The real “Bert’s Marina” went by the name of “Plantation Key Marina” when my family lived there. The marina belonged to a couple named Dick and Barbara. Like Uncle Bert, Dick couldn’t stand to throw out any engine part that might later be “useful”—which was any part he took off anything.
All the wildlife you encounter in the book, including the cranky Great Blue Heron, Slip-In-Easy, are real. They were our neighbors when we lived on our boat. Like the Delanos, we kept aquariums filled with live specimens. In those tanks was anything we could dip up with a net or catch on a hair hook: anemones, seahorses, sponges, grunts.
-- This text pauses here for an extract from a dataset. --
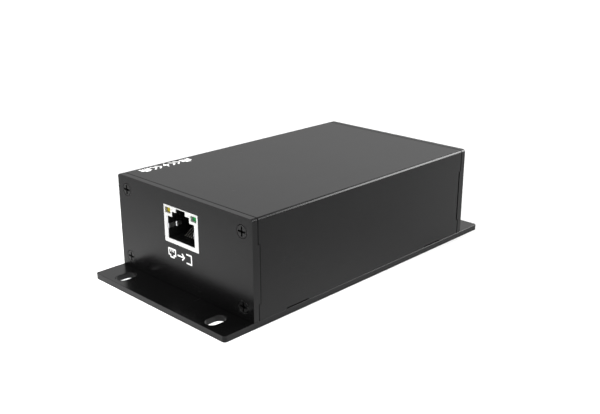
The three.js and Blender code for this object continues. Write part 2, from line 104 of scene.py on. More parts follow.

We also had a box on the deck of the boat where my daughter Josie put the dead things that washed up. They were too interesting not to keep, and too stinky to bring inside the boat. Josie called the box “The place things went go to stink to themselves.”
The character of Mica is based on a remarkable girl who lived aboard the boat that was docked behind ours. The daredevil dives Mica makes from the top of the mast were routine for this girl. She started every day with one. As soon as she surfaced she’d invite my daughter to do the same. Josie, who was younger, and not quite as bold, always said no. Ben does too—at first.